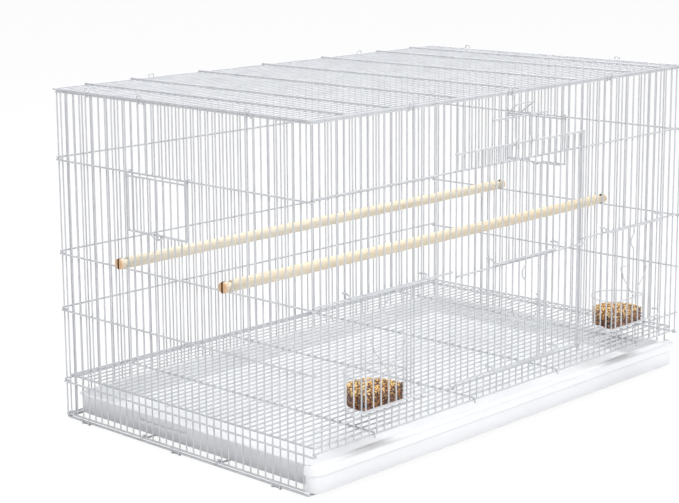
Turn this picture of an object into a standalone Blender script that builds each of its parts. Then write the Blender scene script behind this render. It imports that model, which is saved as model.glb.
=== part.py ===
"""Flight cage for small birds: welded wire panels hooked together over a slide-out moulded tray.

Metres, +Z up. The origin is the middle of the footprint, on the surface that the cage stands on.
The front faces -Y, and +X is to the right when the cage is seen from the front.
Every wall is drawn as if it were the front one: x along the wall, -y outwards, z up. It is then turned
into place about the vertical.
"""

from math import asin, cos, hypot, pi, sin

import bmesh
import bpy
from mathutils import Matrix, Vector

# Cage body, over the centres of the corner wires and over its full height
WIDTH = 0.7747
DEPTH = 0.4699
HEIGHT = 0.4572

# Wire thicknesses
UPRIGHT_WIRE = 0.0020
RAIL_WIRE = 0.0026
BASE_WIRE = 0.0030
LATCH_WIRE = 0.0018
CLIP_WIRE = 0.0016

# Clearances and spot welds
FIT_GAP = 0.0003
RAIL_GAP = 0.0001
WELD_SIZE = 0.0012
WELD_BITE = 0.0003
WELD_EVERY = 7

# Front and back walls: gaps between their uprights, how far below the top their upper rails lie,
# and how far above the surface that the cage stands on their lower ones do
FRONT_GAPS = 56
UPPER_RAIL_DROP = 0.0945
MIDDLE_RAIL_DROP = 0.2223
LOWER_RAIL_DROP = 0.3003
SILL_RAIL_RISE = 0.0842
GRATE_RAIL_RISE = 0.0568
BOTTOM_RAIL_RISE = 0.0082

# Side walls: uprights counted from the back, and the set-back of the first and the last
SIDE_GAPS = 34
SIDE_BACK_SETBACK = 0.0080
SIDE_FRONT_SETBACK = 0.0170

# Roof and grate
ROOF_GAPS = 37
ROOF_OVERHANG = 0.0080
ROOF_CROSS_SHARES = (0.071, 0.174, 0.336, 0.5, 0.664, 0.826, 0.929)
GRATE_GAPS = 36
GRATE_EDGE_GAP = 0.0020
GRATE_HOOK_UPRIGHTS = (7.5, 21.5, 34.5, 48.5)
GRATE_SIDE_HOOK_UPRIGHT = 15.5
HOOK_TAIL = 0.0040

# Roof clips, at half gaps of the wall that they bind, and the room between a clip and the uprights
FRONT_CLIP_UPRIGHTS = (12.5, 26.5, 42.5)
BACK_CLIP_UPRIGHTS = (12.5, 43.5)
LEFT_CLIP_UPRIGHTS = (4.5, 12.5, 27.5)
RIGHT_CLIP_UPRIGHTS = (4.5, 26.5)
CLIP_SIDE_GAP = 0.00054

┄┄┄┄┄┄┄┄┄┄

Return exactly, please, the lines of the material from the first one down to and including the line where "slide-out moulded tray." appears.

▸ OUTPUT FOR THIS TASK
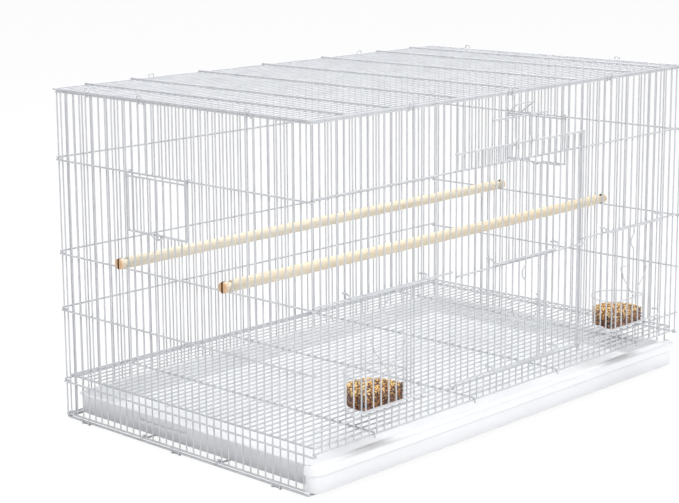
Turn this picture of an object into a standalone Blender script that builds each of its parts. Then write the Blender scene script behind this render. It imports that model, which is saved as model.glb.
=== part.py ===
"""Flight cage for small birds: welded wire panels hooked together over a slide-out moulded tray.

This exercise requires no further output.